Terry Evans

Personal information
- Born: Terrence Jesse Evans October 4, 1911 Ashton upon Mersey, England
- Died: May 4, 1999 (aged 87) North Bay, Ontario, Canada

Sport
- Country: Canada
- Sport: Wrestling
- Weight class: Middleweight

Medal record
Men's Freestyle wrestling
British Empire Games
| Gold medal – first place | 1934 London | Middleweight |
| Gold medal – first place | 1938 Sydney | Middleweight |

= Terry Evans (wrestler) =

Canadian wrestler (1911–1999)

Terrence Jesse Evans (October 4, 1911 – May 4, 1999) was a Canadian freestyle sport wrestler who competed in the 1936 Summer Olympics.

He was born in Ashton upon Mersey, United Kingdom of Great Britain and Ireland.

In 1936 he competed in the freestyle middleweight tournament.

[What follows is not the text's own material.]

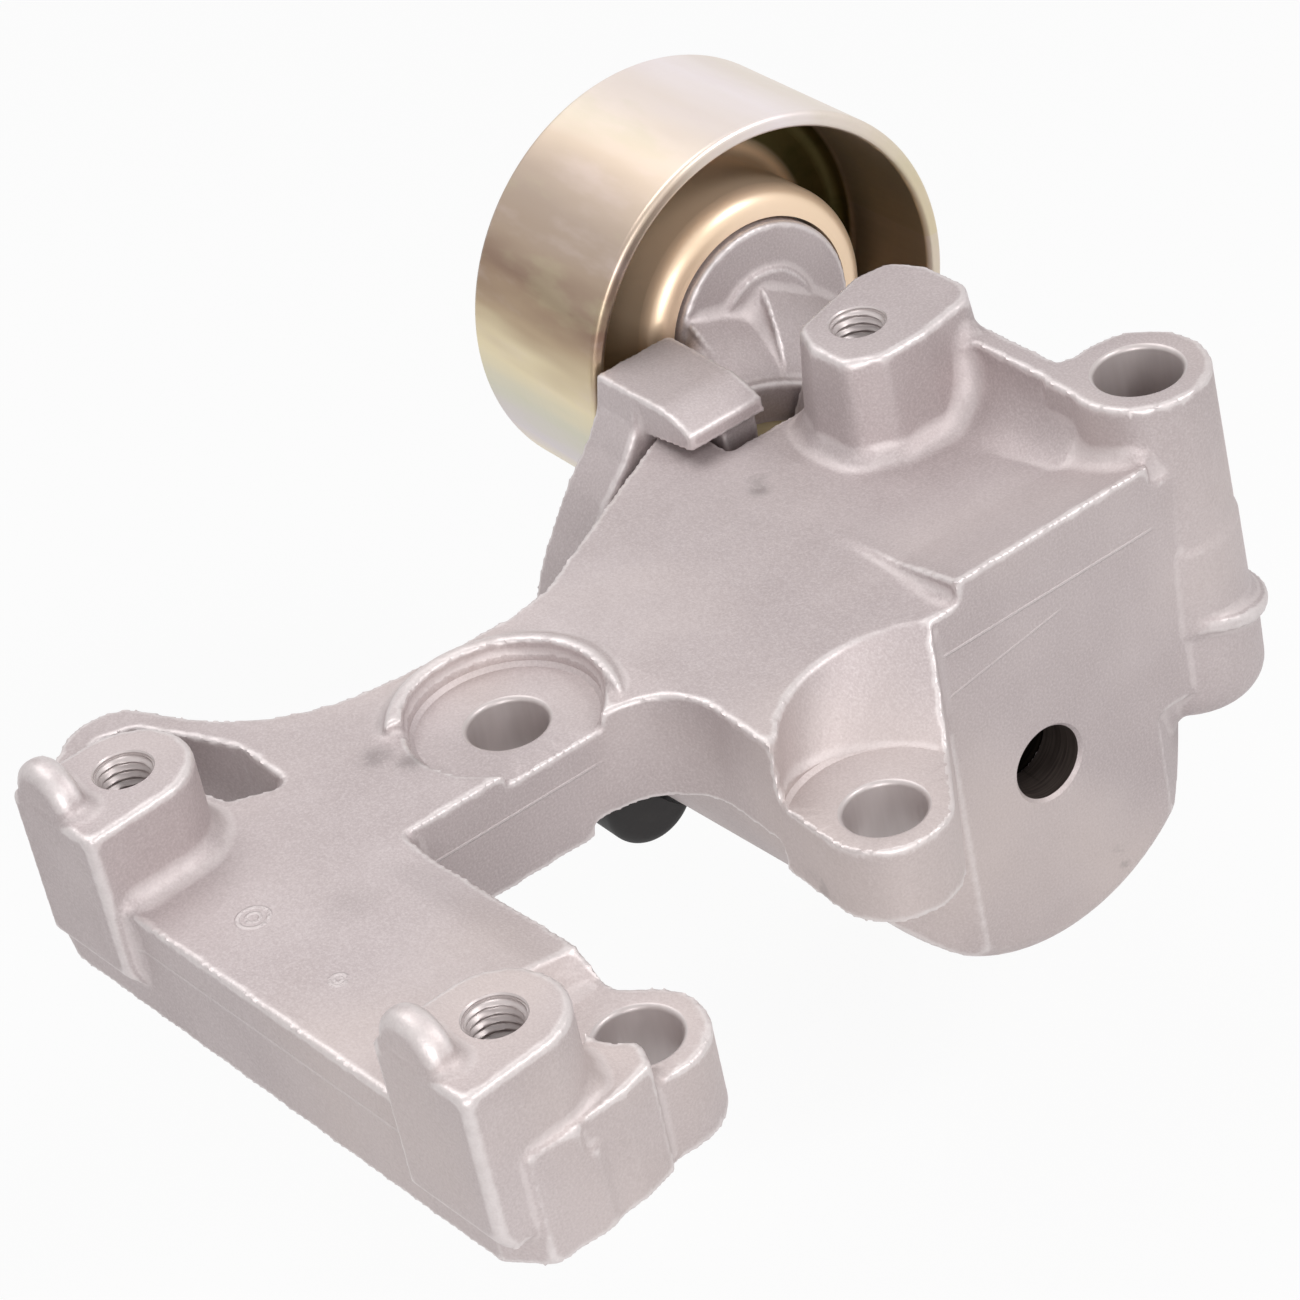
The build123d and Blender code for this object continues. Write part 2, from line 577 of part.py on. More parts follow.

At the 1934 Empire Games he won the gold medal in the freestyle middleweight class. Four years later he won again the gold medal in the freestyle middleweight competition at the 1938 Empire Games. He later moved to North Bay, Ontario where he founded the North Bay Canoe Club in 1968, along with his wife Jean. He died there in 1999.